Specifically, Mt.Gox has recovered 15% of its losses, totaling 141,868 Bitcoins. However, due to the increase in the price of Bitcoin (from $451 at the time of bankruptcy to $63,500 on 5/13), the creditors’ profits have increased by 140 times when calculated in US dollars.
If creditors choose to receive an early payment, they will only receive 90% of the Bitcoin (10% haircut). Galaxy expects that about 75% of the creditors will choose this option, meaning that about 95,000 Bitcoins will be paid in advance to the creditors. Among them, 20,000 Bitcoins belong to the claims fund, 10,000 belong to BitcoinicaBK, and the remaining 65,000 belong to independent creditors.

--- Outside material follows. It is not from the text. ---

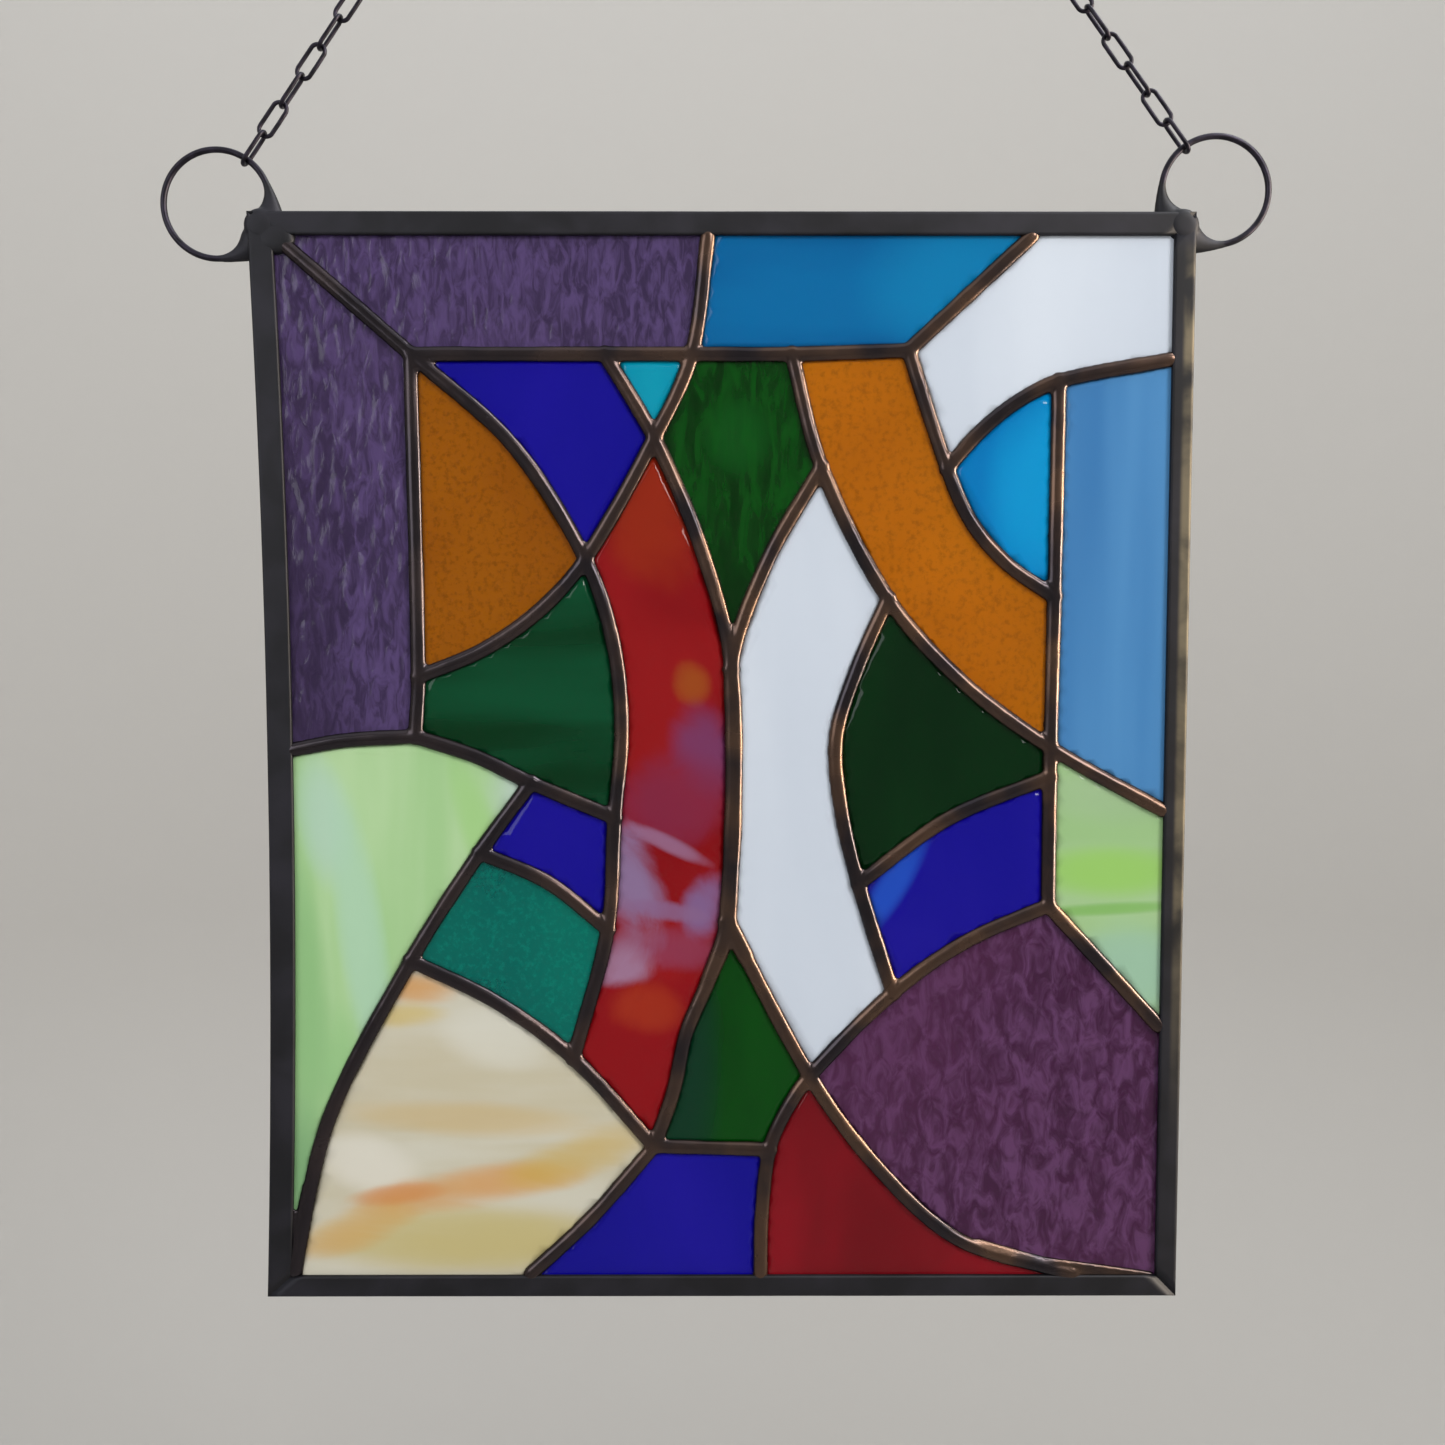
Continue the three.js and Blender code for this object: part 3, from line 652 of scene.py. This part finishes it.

Independent creditors holding about 65,000 Bitcoins are expected to have only 10% choose to sell immediately, meaning that only 6,500 Bitcoins will create selling pressure. Because these independent creditors are early Bitcoin adopters who are knowledgeable about the technology, they are more likely to hold Bitcoin for the long term and are not in a hurry to sell.
In addition, it is worth noting that recently, “Satoshi-era miners” who have been dormant for 14 years have liquidated and profited more than 1 million times, reflecting the possibility that Bitcoins long held by early miners may be gradually entering the market.
This large-scale selling behavior by miners may mean that the selling pressure from the “dormant” wallets that previously supported the price of Bitcoin has reached a critical point. If more such liquidation events occur in the future, it is bound to further intensify the downward pressure on the entire market. However, the selling pressure is not expected to be too great, as most early miners are likely to choose to hold for the long term rather than sell in large quantities.
Overall, the current market situation is turbulent, but it may only be a temporary adjustment, and there is still hope for a return to an upward trend in the future. Investors may maintain a cautious and optimistic attitude, closely monitor changes and trends in the market, and manage investment risks effectively.